Like all of the actors in this film, the immense talents of Reinsve and Danielsen Lie are wasted here. All of the characters feel incredibly one-note, making it difficult to see any dimension or reason why we are following these specific characters struggling with death. Hvistendahl’s script clearly tries to depict characters so overwhelmed with grief and loneliness that they lose their sense of self. The issue, then, is that the contrast between the different families is never strong enough to understand how everybody deals with grief differently. We never understand how these different storylines complement each other beyond simply exploring the same themes in the same way.

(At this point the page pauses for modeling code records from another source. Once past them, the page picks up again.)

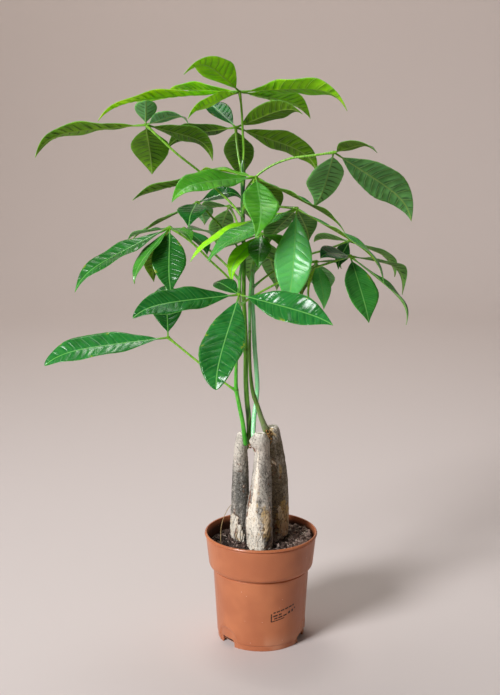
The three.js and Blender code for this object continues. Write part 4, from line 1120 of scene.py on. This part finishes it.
def leafMaterial(name, glow):
    # A waxy money-tree leaf: glossy, quilted upper face with pale ribs, matt paler underside, and
    # tissue that lets some light through.
    material, shader, add, _, (cloud, fine, spots) = newMaterial(name, blade["grains"])
    fresh, under, tone, pale, veins, out, margin, along = [
        add("Attribute", output="Fac", attribute_name=key)
        for key in ("fresh", "isUnder", "tone", "pale", "veins", "outMm", "margin", "along")]
    mottled = share(add, (add("Math", (tone, 0.3, share(add, cloud, 0.7)), **scaledPlus), 0.3, 0.72))
    upper, freshUpper, lower, midLower, backlitFreshLower = [
        painted(add, blade[key], [(blade[key + "Light"], mottled)])
        for key in ("upper", "freshUpper", "under", "midUnder", "freshUnder")]
    # `veins` is whole on each side vein, so its fraction is 0.5 halfway between two.
    fraction = add("Math", (veins,), operation="FRACT")
    off, beside = [add("Math", (add("Math", (fraction, at), **minus),), operation="ABSOLUTE")
                   for at in (0.5, blade["veinShadowAt"])]
    clear, rib = share(add, (out, 0.5, 2.2)), share(add, (out, 0.75, 0.3))
    vein = share(add, (off, 0.40, 0.49), clear)
    top = painted(add, upper, [
        (freshUpper, fresh),
        # Painted light: the freshest leaflets turn a bright lime that stands for light shining through
        # them.
        (blade["backlitLime"], (fresh, 0.92, 1.0, 0, 0.95)),
        # Painted sheen: a pale tint over the upper face, as strong as the leaflet's pale value.
        (blade["pale"], pale, 0.85),
        # A painted highlight on the bulges halfway between side veins.
        (blade["ribColour"], (off, 0.30, 0.05), clear, 0.06),
        (blade["ribColour"], vein, 0.15),
        (blade["ribColour"], rib, 0.7),
        (blade["spot"], (spots, 0.62, 0.7), (margin, 0.75, 1.0, 0.0, 0.75), (fresh, 0.5, 0.2)),
    ])
    # The underside goes from cool grey-green over dark olive to yellow-green as the leaf is younger;
    # the young yellow-green is partly painted light shining through the leaf.
    # A painted shadow, a dark line, runs beside each raised vein, deepest near the midrib.
    veinShadowShare = share(add, clear, (fresh, 0.35, 0.8, 1.0, 0.4), (margin, 0.3, 0.95, 1.3, 0.3))
    bottom = painted(add, lower, [
        (midLower, (fresh, 0.1, 0.28)),
        # Painted light: young undersides are bright yellow-green, partly standing for light shining
        # through.
        (backlitFreshLower, (fresh, 0.42, 0.85)),
        (blade["underShade"], (beside, 0.16, 0.03, 0, 0.55), veinShadowShare),
        (blade["underRib"], vein, 0.3),
        (blade["underRib"], rib, 0.8),
    ])
    colour = painted(add, top, [
        (bottom, under),
        # A painted highlight along the margin.
        (blade["ribColour"], (margin, 0.93, 1.0, 0, 0.35)),
        (blade["stalk"], (along, 0.1, 0.05)),
    ])
    worn = share(add, (fine, 0.35, 0.7, blade["roughness"] - 0.04, blade["roughness"] + 0.08))
    worn = add("Math", (fresh, blade["freshRough"], worn), **scaledPlus)
    # Side veins are sunk on the upper face and stand out on the underside.
    raised = share(add, vein, (under, 0.0, 1.0, -0.5, 2.0))
    uneven = add("Math", (fine, 0.3, raised), **scaledPlus)
    feed(shader, {
        "Base Color": colour, "Roughness": add("Mix", {0: under, 2: worn, 3: blade["underRough"]}),
        "IOR": 1.45, "Specular IOR Level": blade["gloss"],
        "Subsurface Weight": glow, "Subsurface Radius": (0.7, 1.0, 0.15), "Subsurface Scale": 0.0018,
        "Normal": add("Bump", {"Height": uneven, "Distance": 0.4 * millimetre, "Strength": 0.7}),
    })
    return material


studio = {
    # In metres, but the sensor in mm. Lights are (name, place, size, power, spread in degrees,
    # colour, target).
    "focalPixels": 1010, "longSide": 695, "sensor": 36, "eye": (-0.0117, -1.025, 0.498), "pitch": 10.2,
    "floor": "#d6cdc8", "world": "#eef1f6", "worldStrength": 0.07,
    "flatRadius": 2.4, "bendRadius": 1.2, "wallTop": 5.0, "sectors": 96,
    "lights": [
        ("windowLight", (-1.9, -1.82, 1.75), 1.05, 24, 84, "#fbfbff", (0, 0, 0.36)),
        ("topLight", (-0.2, 0.45, 1.75), 0.9, 7, 180, "#ffffff", (0, 0, 0.36)),
        ("backdropLight", (-0.5, 1.5, 2.9), 1.2, 40, 180, "#fff6f0", (0.0, 3.6, 1.1)),
    ],
}


def buildStage():
    # A round sweep: flat under the plant, a quarter circle up all round it, then an upright wall.
    # Its faces point up and inwards, at the plant.
    bend = np.linspace(0, math.pi / 2, 17)
    flat, curve = studio["flatRadius"], studio["bendRadius"]
    radius = np.concatenate([[0.4, 1.2], flat + curve * np.sin(bend), [flat + curve]])[:, None]
    z = np.concatenate([[0.0, 0.0], curve - curve * np.cos(bend), [studio["wallTop"]]])[:, None]
    rings = around(radius, evenAngles(studio["sectors"]), z)
    rows, columns = rings.shape[:2]
    at = np.arange(rows * columns).reshape(rows, columns)
    nextAt = np.roll(at, -1, axis=1)
    quads = np.stack([at[:-1], at[1:], nextAt[1:], nextAt[:-1]], -1).reshape(-1, 4)
    middle = np.stack([np.full(columns, rows * columns), at[0], nextAt[0]], -1)
    points = np.concatenate([rings.reshape(-1, 3), [[0, 0, 0]]]) / millimetre
    floor = putMesh("paleSweep", points, quads, middle)
    material, shader, *_ = newMaterial("mattPaperSweep")  # seamless backdrop paper: even and matt
    feed(shader, {"Base Color": linear(studio["floor"]), "Roughness": 0.85})
    floor.data.materials.append(material)


def buildLights():
    # Round soft lights that look at their targets, and a faint even room.
    scene = bpy.context.scene
    scene.world = bpy.data.worlds.new("softRoom")
    scene.world.use_nodes = True
    background = scene.world.node_tree.nodes["Background"]
    feed(background, {"Color": linear(studio["world"]), "Strength": studio["worldStrength"]})
    for name, where, size, power, fan, colour, target in studio["lights"]:
        data = bpy.data.lights.new(name, "AREA")
        data.shape, data.size, data.energy, data.spread = "DISK", size, power, math.radians(fan)
        data.color = linear(colour)[:3]
        lamp = bpy.data.objects.new(name, data)
        scene.collection.objects.link(lamp)
        lamp.location = where
        aim = np.array(target) - np.array(where)
        tilt, heading = math.acos(-aim[2] / np.linalg.norm(aim)), math.atan2(aim[1], aim[0])
        lamp.rotation_euler = (tilt, 0, heading - math.pi / 2)


def buildCamera():
    # The lens is focal length in pixels / pixels along the long side, times the sensor's width.
    data = bpy.data.cameras.new("photoView")
    data.sensor_width = studio["sensor"]
    data.lens = studio["focalPixels"] / studio["longSide"] * studio["sensor"]
    camera = bpy.data.objects.new("photoView", data)
    bpy.context.scene.collection.objects.link(camera)
    camera.location = studio["eye"]
    camera.rotation_euler = (math.radians(90 - studio["pitch"]), 0, 0)
    bpy.context.scene.camera = camera


frameSlots = {row["node"]: row["material_slot"] for row in frame["record"]["subparts"]}
barkMaterial = moneyTreeBark()
leafMaterials = {"leaf": leafMaterial("waxyLeaf", blade["glow"]["leaf"]),
                 "young_leaf": leafMaterial("waxyYoungLeaf", blade["glow"]["young_leaf"])}

buildPot()
print("pot done")
buildSoil()
buildCrumbs()
buildFibres()
buildStraw()
print("potting mix done")
for trunkName, trunkValues in trunks.items():
    buildTrunk(trunkName, trunkValues)
buildCallus()
print("trunks done")
for shootName, shootValues in shoots.items():
    buildShoot(shootName, shootValues)
print("shoots done")
for leafName, leafValues in leaves.items():
    buildLeaf(leafName, leafValues)
print("leaves done")
buildStage()
buildLights()
buildCamera()
bpy.context.scene.view_settings.view_transform = "Standard"
print("pieces and triangles:", totals)
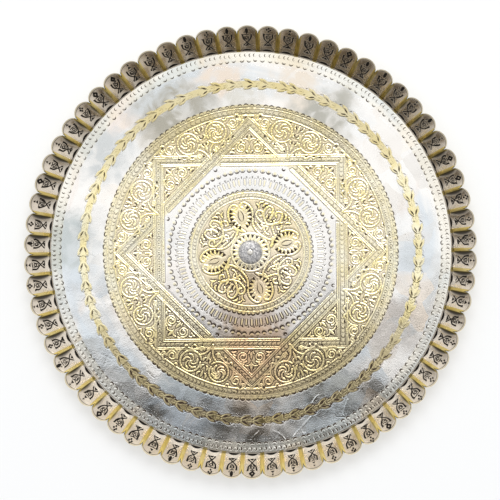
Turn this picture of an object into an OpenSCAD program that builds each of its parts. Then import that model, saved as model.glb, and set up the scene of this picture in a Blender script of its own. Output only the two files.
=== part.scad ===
// Round brass tray with a fluted rim and a riveted centre boss.
// Millimetres, +Z up. The origin is the centre of the flat underside, and
// the middle of one flute points along +Y.

/* [Tray] */
// Diameter across the tips of the flutes
tray_diameter = 454; // [360:2:600]
// Height of the flute tips above the resting plane
tray_height = 20; // [14:0.5:26]
// Thickness of the sheet brass
sheet = 1.2; // [0.8:0.1:1.6]

/* [Rim] */
// Number of flutes round the rim
flute_count = 66; // [48:2:80]
// Width of the rim, from the edge of the well disc to the flute tips
rim_width = 25.5; // [20:0.5:34]
// How far the notches between two flute tips lie inside the tips
notch_depth = 8; // [4:0.5:10]
// Height of the ridges above the bottoms of the flutes beside them
ridge_height = 4; // [2:0.5:6]

/* [Lap joint] */
// Overlap of the well disc on the rim's flange
lap_width = 8; // [5:0.5:12]
// Width of the solder in the corner between the disc and the flange
solder_width = 2; // [1:0.25:3]

/* [Centre] */
// Diameter of the cast boss
boss_diameter = 24; // [16:1:30]
// Height of the boss above the seat it stands on
boss_height = 5; // [4:0.5:8]
// Lift of the disc's centre above its floor, which makes room for the rivet's tail
seat_lift = 0.8; // [0.6:0.1:2]
// Diameter of the rivet's shank
rivet_diameter = 3.8; // [3:0.2:5]
// Diameter of the washer that the rivet is peened over
washer_diameter = 12; // [10:0.5:16]

/* [Hidden] */

$fn = 180;

tip_radius = tray_diameter / 2;
well_radius = tip_radius - rim_width;

// Lap joint: the disc lies flat on the rim's flange
flange_radius = well_radius - lap_width;
floor_bottom = sheet;
floor_top = 2 * sheet;
// Share of the flange's thickness that the solder's corner takes up
solder_fill = 0.75;

// Flutes
flute_start = well_radius + 1;
notch_radius = tip_radius - notch_depth;
flute_pitch = 360 / flute_count;
rings_per_flute = 4;
// Where a flute is sampled: -1 is its first ridge and 0 its middle, and the
// next flute's first ridge closes it
stations = [-1, -0.8, -0.4, 0, 0.4, 0.8];
steps_per_flute = len(stations);
// Exponent that keeps a flute's middle broad and makes its sides steep
scoop_power = 1.25;
// Exponent of the flute's rise: just over 1, so it curves up a little
rise_power = 1.1;
// Share of the flute's length in which a ridge grows to its full height
ridge_run = 0.5;
// Exponent that flattens the ridges out again towards the flute tips
ridge_fade = 4;
// The sheet's thickness measured upright where the rim slopes
slope_factor = 1.2;
slope_sheet = sheet * slope_factor;

// Centre seat: a flat raised disc with a sloped skirt
seat_radius = boss_diameter / 2 + 1;
skirt_width = 16;
seat_bottom = floor_bottom + seat_lift;
seat_top = floor_top + seat_lift;
rivet_radius = rivet_diameter / 2;
bore_radius = rivet_radius + 0.1;

// Boss and rivet
boss_radius = boss_diameter / 2;
boss_side = 0.8;
dimple_radius = 3.6;
dimple_depth = 0.9;
rivet_head_radius = 3;
rivet_head_height = 0.8;
rivet_tail_radius = 3.2;
rivet_tail_height = 0.6;
washer_thickness = 0.6;
dome_steps = 12;

brass = [0.80, 0.68, 0.40];
silvered = [0.80, 0.79, 0.76];
pewter = [0.55, 0.55, 0.56];
solder = [0.66, 0.67, 0.68];

// Points of a round dome's outline, from its rim at [radius, base] to its top
function dome_points(radius, base, height, inner) =
    let (start = acos(inner / radius))
    [for (i = [0:dome_steps])
        let (a = start * i / dome_steps)
        [radius * cos(a), base + height * sin(a)]];

// The sheet disc: a raised centre and a flat floor
module well_disc() {
    color(silvered)
        rotate_extrude()
            polygon([
                [bore_radius, seat_bottom],
                [seat_radius, seat_bottom],
                [seat_radius + skirt_width, floor_bottom],
                [well_radius, floor_bottom],
                [well_radius, floor_top],
                [seat_radius + skirt_width, floor_top],
                [seat_radius, seat_top],
                [bore_radius, seat_top]
            ]);
}

// Position across a flute at an angular step: -1 on its ridge, 0 in its middle
function across(step) = stations[step % steps_per_flute];

// Azimuth of an angular step
function azimuth(step) =
    (floor(step / steps_per_flute) + (across(step) + 1) / 2) * flute_pitch;

// A flute's cross-section: 0 in its middle, 1 on its rounded ridges
function scoop(s) = pow(sin(90 * pow(abs(s), scoop_power)), 2);

// Radius of the rim's outer edge, a round arch over each flute
function edge_radius(s) = notch_radius + notch_depth * sqrt(1 - s * s);

// Height of a ridge over the flute's bottom at a share u of the flute's length
function ridge_rise(u) = ridge_height * sin(90 * min(1, u / ridge_run));

// Height of the rim's upper face at radius r and position s across a flute
function rim_top(r, s) =
    let (
        u = (r - flute_start) / (tip_radius - flute_start),
        rise = (tray_height - sheet) * pow(u, rise_power),
        ridge = ridge_rise(u) * scoop(s) * (1 - pow(u, ridge_fade))
    )
    sheet + rise + ridge;

// Radius of ring j: the flange's inner edge, then evenly out to the flute's edge
function ring_radius(j, s) =
    j == 0 ? flange_radius
           : flute_start + (edge_radius(s) - flute_start) * (j - 1) / rings_per_flute;

// Upper point of ring j at angular step i
function rim_point(i, j) =
    let (s = across(i), r = ring_radius(j, s), a = azimuth(i))
    [r * cos(a), r * sin(a), j < 2 ? sheet : rim_top(r, s)];

// The point straight below it, on the sheet's underside
function under_point(i, j) =
    let (p = rim_point(i, j))
    [p[0], p[1], j < 2 ? 0 : p[2] - slope_sheet];

// The rim: a flat flange under the disc's edge, then the scooped flutes
module fluted_rim() {
    steps = flute_count * steps_per_flute;
    rings = rings_per_flute + 2;
    last = rings - 1;
    below = steps * rings;
    function at(i, j) = (i % steps) * rings + j;
    upper = [for (i = [0:steps - 1], j = [0:last]) rim_point(i, j)];
    lower = [for (i = [0:steps - 1], j = [0:last]) under_point(i, j)];
    top_faces = [for (i = [0:steps - 1], j = [0:last - 1]) each [
        [at(i, j), at(i + 1, j), at(i + 1, j + 1)],
        [at(i, j), at(i + 1, j + 1), at(i, j + 1)]
    ]];
    bottom_faces = [for (f = top_faces) [f[0] + below, f[2] + below, f[1] + below]];
    inner_wall = [for (i = [0:steps - 1])
        [at(i + 1, 0), at(i, 0), at(i, 0) + below, at(i + 1, 0) + below]];
    outer_wall = [for (i = [0:steps - 1])
        [at(i, last), at(i + 1, last), at(i + 1, last) + below, at(i, last) + below]];
    color(brass)
        polyhedron(
            points = concat(upper, lower),
            faces = concat(top_faces, bottom_faces, inner_wall, outer_wall),
            convexity = 6
        );
}

// The run of soft solder in the corner between the flange's edge and the disc
module solder_seam() {
    color(solder)
        rotate_extrude()
            polygon([
                [flange_radius, sheet],
                [flange_radius - solder_width, sheet],
                [flange_radius, sheet * (1 - solder_fill)]
            ]);
}

// The cast boss: a low dome with a dimple round the rivet's head
module centre_boss() {
    dome_base = seat_top + boss_side;
    dome_rise = boss_height - boss_side;
    dimple_floor = seat_top + boss_height - dimple_depth;
    color(pewter)
        rotate_extrude()
            polygon(concat(
                [[bore_radius, seat_top], [boss_radius, seat_top]],
                dome_points(boss_radius, dome_base, dome_rise, dimple_radius),
                [[rivet_head_radius, dimple_floor], [bore_radius, dimple_floor]]
            ));
}

// The rivet: a domed head in the dimple, a shank and a peened tail
module boss_rivet() {
    head_base = seat_top + boss_height - dimple_depth;
    tail_base = seat_bottom - washer_thickness;
    tail = [for (p = dome_points(rivet_tail_radius, 0, rivet_tail_height, rivet_radius))
        [p[0], tail_base - p[1]]];
    tail_outline = [for (i = [dome_steps:-1:0]) tail[i]];
    color(brass)
        rotate_extrude()
            polygon(concat(
                [[0, tail_outline[0][1]]],
                tail_outline,
                [[rivet_radius, tail_base], [rivet_radius, head_base]],
                dome_points(rivet_head_radius, head_base, rivet_head_height, rivet_radius / 2),
                [[0, head_base + rivet_head_height]]
            ));
}

// The washer under the disc, which the rivet is peened over
module back_washer() {
    color(brass)
        translate([0, 0, seat_bottom - washer_thickness])
            difference() {
                cylinder(h = washer_thickness, d = washer_diameter);
                translate([0, 0, -washer_thickness])
                    cylinder(h = 3 * washer_thickness, r = bore_radius);
            }
}

well_disc();
fluted_rim();
solder_seam();
centre_boss();
boss_rivet();
back_washer();
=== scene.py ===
import math

import bpy
import numpy as np
from mathutils import Matrix, Vector


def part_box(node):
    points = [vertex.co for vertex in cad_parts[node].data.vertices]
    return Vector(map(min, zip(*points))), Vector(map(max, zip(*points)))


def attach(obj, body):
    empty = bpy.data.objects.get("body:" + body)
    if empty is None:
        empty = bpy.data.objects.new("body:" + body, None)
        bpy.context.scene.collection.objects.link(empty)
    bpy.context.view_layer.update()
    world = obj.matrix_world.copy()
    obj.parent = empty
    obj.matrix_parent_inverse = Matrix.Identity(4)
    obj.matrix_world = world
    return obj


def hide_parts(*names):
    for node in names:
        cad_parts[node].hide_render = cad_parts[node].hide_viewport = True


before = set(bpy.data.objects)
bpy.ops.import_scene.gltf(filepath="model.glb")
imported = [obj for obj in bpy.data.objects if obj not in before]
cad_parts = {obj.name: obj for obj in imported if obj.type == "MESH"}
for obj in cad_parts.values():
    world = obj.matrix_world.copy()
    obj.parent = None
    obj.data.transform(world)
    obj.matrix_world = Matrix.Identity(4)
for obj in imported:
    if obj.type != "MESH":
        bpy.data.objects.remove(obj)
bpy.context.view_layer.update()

rng = np.random.default_rng(66)

# --- Sizes in millimetres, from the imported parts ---
MM = 0.001


def corners(node):
    """The lower and the upper corner of a CAD node's box."""
    return [np.array(corner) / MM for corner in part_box(node)]


DISC, RIM, BOSS = (corners(node) for node in ("well_disc", "fluted_rim", "centre_boss"))
WELL_R, FLOOR_BOTTOM = DISC[1][0], DISC[0][2]
TIP_R, TRAY_H = RIM[1][1:]
BOSS_R, BOSS_TOP, SEAT_Z = BOSS[1][0], BOSS[1][2], BOSS[0][2]
SHEET = SEAT_Z - corners("back_washer")[1][2]
FLANGE_R = corners("solder_seam")[1][0]
FLOOR_TOP = FLOOR_BOTTOM + SHEET
SEAT_LIFT = SEAT_Z - FLOOR_TOP

# The same construction values as the CAD source
BORE_R = 2.0
SEAT_R = BOSS_R + 1.0
SKIRT_W = 16.0
SOLDER_W = 2.0
BOSS_SIDE = 0.8
DIMPLE_R = 3.6
DIMPLE_DEPTH = 0.9
RIVET_R = 3.0
FLUTES = 66
FLUTE_START = WELL_R + 1.0
NOTCH_DEPTH = 8.0
RIDGE_H = 4.0
RIDGE_RUN = 0.5
RIDGE_FADE = 4.0
RISE_POWER = 1.1
SCOOP_POWER = 1.25
SLOPE_SHEET = SHEET * 1.2

# The ornament is laid out in units, on a disc of 200.3 units radius
UNIT = WELL_R / 200.3
# Spacing of the disc's mesh
GRID = 0.42


# --- Paths ---
def arc(centre, radius, start=0.0, end=360.0, spacing=0.7):
    count = max(5, int(abs(math.radians(end - start)) * radius / spacing) + 2)
    a = np.radians(np.linspace(start, end, count))
    return np.stack([centre[0] + radius * np.cos(a), centre[1] + radius * np.sin(a)], 1)


def spiral(centre, outer, inner, start, sweep):
    count = max(10, int(abs(math.radians(sweep)) * max(outer, inner) / 0.9))
    t = np.linspace(0, 1, count)
    a, r = np.radians(start + sweep * t), outer + (inner - outer) * t
    return np.stack([centre[0] + r * np.cos(a), centre[1] + r * np.sin(a)], 1)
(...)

The film’s strengths are found on a technical level. The sound design is particularly eerie — well accompanied by Peter Raeburn’s ominous score that deservedly won a prize at the 2024 Sundance Film Festival. There is no shortage of captivating imagery and moments: Anna (Reinsve) holding her child in a boat and a violent moment at a hospital involving an animal, just to name a few. But this visual imagery only goes so far without strong characters to go alongside them.
Handling the Undead so desperately wants to dig deep, to go beyond the grave and explore what life might really be like if the dead began to slowly crawl back into our beds. But with no clear sense of pacing or idea about what the story is really trying to say beyond the film’s admirable artistic exterior, this unique concept is thwarted.